Over the years, record stores have come and gone — these days, mostly gone. But Twist & Shout just keeps on rocking. It had already been going for two decades as Underground Records when Paul and Jill Epstein, both high-school English teachers, bought it at a tax auction in 1988, on the very first day of spring break. They didn't have much time for teaching after that. They moved the store to one spot on Alameda, then another, and in 2007 made the big leap — a big leap of faith, given how the music industry was imploding — to the Lowenstein project on Colfax Avenue. And somehow, they managed to make a thriving business out of a dying business model. Paul was way out ahead of the vinyl revival, stocking records, turntables and cartridges; Twist & Shout also has big DVD and Blu-ray departments and an incredible selection of music. But Twist & Shout is much, much more than a record store. It's a mainstay of the music scene, bringing in big national acts for in-store appearances, championing local groups and serving as a community gathering place. (The cool toys and clothing also make it a great gift shop.) With the Tattered Cover and the Denver FilmCenter just a few feet away, Twist & Shout has fueled a cultural revolution on Colfax. Long may it rave.

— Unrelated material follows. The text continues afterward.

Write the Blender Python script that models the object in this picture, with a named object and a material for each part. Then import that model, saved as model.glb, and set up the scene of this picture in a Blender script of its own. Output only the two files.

Technically, yes, EZE-Mop, a short block of shops, and its companion coffee and teahouse, Grindhaus, located in an adjacent house, make up their own cozy little urban strip mall in the city. With an emphasis, that is, on urban. The work of inner-city booster couple Stephanie Shearer and Chris Bacorn, the row includes Peppermint boutique, which focuses on one-of-a-kind women's clothing, accessories and jewelry by local artists and designers, the hip men's boutique Soul Haus and the spectacular flower shop Babylon, forming a shoppers' oasis where your visit might happily end with a board game over a cuppa.